Prompt ->
Select lines where the word "More" appears.

** START Dataset content **

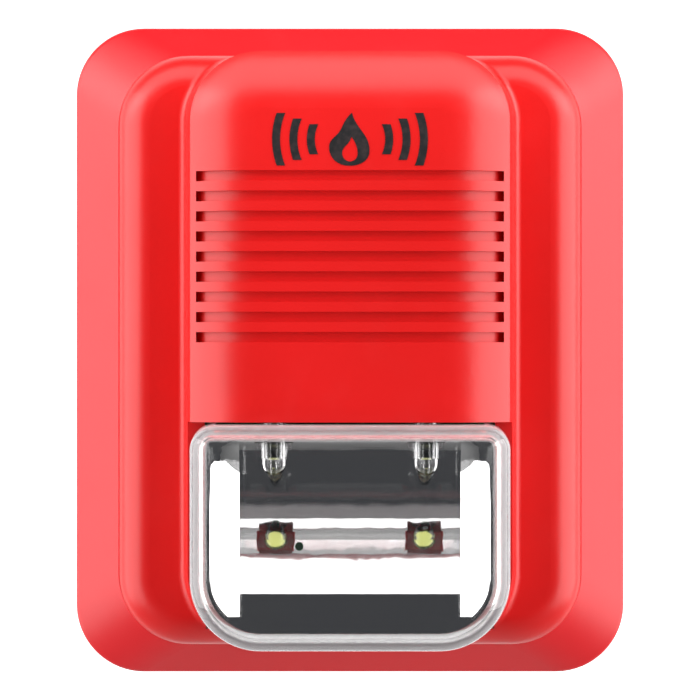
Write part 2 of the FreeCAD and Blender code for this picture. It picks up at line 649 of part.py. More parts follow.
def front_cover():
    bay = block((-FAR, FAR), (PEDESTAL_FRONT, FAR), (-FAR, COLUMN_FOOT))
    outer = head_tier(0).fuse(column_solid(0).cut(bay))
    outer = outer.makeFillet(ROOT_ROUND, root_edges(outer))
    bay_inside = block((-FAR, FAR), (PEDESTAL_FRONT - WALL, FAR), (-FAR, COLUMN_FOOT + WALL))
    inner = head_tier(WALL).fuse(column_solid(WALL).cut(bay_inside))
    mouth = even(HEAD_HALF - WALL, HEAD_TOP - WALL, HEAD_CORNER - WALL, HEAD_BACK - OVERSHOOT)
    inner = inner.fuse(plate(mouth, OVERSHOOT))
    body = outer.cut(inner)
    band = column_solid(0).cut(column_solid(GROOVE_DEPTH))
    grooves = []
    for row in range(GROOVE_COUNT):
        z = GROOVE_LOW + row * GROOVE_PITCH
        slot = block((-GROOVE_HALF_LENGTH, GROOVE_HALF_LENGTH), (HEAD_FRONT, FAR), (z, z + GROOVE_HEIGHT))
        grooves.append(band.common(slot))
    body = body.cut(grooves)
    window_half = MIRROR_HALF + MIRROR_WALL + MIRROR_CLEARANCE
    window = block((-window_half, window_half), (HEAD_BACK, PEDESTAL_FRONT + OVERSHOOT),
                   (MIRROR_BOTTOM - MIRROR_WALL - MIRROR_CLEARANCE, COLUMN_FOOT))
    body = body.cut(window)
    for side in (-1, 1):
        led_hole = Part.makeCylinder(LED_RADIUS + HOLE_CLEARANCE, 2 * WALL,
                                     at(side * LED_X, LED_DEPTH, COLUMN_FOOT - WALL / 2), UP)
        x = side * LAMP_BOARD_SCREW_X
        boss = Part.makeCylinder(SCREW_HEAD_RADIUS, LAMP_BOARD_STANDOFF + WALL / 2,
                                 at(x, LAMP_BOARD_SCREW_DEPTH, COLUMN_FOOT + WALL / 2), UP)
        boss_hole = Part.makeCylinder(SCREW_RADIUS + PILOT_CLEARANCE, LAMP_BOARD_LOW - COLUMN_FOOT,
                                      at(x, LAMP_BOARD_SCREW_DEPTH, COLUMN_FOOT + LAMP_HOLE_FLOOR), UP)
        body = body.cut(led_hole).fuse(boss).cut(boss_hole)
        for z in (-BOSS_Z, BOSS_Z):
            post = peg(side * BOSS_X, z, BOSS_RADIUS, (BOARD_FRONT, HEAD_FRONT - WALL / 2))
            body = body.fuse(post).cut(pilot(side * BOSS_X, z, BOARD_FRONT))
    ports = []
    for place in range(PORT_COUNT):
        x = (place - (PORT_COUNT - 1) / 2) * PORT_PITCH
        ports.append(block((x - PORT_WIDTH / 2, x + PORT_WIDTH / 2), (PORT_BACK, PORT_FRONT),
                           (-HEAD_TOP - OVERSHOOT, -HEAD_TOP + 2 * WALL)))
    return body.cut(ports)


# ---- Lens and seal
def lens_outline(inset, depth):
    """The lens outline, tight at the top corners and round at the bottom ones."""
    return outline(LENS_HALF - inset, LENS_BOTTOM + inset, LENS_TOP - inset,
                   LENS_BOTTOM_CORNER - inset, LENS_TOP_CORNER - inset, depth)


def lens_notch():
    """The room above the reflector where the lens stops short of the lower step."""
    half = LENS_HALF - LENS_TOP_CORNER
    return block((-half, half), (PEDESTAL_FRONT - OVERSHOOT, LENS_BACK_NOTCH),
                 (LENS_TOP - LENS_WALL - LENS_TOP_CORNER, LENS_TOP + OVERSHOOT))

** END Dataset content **
** START Dataset content **

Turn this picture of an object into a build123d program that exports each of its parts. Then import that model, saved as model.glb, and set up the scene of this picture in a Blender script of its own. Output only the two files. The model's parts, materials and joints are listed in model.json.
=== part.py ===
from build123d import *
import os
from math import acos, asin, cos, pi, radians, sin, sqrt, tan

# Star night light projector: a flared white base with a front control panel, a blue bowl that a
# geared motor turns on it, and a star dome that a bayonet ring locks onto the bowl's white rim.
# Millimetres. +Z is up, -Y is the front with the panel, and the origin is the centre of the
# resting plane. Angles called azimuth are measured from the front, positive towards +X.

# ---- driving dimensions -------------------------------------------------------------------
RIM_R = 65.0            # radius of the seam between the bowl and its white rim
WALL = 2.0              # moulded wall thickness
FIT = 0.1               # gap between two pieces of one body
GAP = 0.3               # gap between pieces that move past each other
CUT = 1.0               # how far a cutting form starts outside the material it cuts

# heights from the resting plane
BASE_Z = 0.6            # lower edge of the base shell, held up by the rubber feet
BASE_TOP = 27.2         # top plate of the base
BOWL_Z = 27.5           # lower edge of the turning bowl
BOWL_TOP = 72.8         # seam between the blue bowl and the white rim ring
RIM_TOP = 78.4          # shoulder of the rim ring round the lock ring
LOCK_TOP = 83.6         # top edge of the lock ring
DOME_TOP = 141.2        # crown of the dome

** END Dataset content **
** START Dataset content **

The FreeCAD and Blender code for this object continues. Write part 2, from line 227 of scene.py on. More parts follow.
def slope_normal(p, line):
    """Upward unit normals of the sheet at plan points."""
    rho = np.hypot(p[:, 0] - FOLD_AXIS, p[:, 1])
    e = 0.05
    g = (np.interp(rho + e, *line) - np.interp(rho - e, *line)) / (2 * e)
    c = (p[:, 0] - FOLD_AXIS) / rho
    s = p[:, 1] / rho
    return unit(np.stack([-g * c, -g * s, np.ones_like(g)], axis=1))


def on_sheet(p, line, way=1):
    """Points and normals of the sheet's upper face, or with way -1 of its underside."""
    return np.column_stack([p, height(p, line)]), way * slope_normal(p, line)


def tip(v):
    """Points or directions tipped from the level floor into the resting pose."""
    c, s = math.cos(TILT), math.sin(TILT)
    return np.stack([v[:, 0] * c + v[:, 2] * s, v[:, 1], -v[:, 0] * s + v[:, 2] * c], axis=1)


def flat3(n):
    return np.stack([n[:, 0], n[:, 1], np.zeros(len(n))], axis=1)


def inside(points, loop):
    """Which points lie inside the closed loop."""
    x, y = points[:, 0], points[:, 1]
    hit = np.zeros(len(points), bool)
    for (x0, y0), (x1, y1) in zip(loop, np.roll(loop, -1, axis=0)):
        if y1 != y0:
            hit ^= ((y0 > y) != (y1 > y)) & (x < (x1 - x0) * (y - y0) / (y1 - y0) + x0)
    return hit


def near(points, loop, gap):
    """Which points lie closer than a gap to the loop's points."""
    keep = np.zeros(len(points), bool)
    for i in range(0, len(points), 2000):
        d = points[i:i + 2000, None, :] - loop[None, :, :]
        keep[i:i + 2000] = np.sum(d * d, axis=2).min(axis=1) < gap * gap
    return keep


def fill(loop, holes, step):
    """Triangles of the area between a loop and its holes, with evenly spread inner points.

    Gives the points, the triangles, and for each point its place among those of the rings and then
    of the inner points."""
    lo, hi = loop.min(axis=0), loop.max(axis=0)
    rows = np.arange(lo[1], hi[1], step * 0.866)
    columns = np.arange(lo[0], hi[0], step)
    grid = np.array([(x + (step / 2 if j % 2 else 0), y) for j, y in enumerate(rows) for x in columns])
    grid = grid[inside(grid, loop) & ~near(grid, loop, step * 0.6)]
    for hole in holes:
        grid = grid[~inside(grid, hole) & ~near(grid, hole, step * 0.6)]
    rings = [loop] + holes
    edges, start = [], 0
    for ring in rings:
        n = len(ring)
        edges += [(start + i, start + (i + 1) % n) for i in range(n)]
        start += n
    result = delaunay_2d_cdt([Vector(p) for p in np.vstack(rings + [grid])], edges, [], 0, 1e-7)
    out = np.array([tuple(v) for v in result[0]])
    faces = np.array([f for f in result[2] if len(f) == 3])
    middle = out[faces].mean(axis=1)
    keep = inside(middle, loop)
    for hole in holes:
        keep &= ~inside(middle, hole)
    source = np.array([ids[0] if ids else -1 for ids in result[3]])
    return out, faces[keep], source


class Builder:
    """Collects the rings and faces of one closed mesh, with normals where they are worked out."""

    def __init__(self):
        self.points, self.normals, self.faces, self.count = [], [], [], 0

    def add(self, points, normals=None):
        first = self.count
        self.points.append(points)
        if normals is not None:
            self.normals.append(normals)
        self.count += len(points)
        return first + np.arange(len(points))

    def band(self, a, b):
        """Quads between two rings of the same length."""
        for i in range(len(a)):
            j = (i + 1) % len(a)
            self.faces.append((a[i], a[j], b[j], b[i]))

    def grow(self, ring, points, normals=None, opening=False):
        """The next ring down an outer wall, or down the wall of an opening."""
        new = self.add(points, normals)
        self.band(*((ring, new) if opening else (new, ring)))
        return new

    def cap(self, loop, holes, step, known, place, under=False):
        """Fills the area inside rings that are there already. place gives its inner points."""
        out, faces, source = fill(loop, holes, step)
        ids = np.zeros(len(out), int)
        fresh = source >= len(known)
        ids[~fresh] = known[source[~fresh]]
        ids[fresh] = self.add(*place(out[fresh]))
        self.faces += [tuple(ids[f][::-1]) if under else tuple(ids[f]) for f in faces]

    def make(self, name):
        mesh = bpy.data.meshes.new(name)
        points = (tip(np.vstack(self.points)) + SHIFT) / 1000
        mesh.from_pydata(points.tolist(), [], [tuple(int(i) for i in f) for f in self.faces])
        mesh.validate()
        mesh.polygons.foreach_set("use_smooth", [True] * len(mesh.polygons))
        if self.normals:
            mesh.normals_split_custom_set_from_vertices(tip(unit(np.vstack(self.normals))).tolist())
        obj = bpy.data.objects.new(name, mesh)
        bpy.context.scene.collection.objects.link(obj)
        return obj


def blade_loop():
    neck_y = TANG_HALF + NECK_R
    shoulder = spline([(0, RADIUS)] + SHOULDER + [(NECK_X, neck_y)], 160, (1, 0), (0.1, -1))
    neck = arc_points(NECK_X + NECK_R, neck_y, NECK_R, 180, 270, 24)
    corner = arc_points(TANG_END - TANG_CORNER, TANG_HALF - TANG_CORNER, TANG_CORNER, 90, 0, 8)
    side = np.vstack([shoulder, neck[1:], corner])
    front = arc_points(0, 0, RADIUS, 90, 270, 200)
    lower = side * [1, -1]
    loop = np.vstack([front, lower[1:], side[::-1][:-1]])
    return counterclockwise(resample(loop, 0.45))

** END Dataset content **

Expected answer ->
Write part 2 of the FreeCAD and Blender code for this picture. It picks up at line 649 of part.py. More parts follow.
The FreeCAD and Blender code for this object continues. Write part 2, from line 227 of scene.py on. More parts follow.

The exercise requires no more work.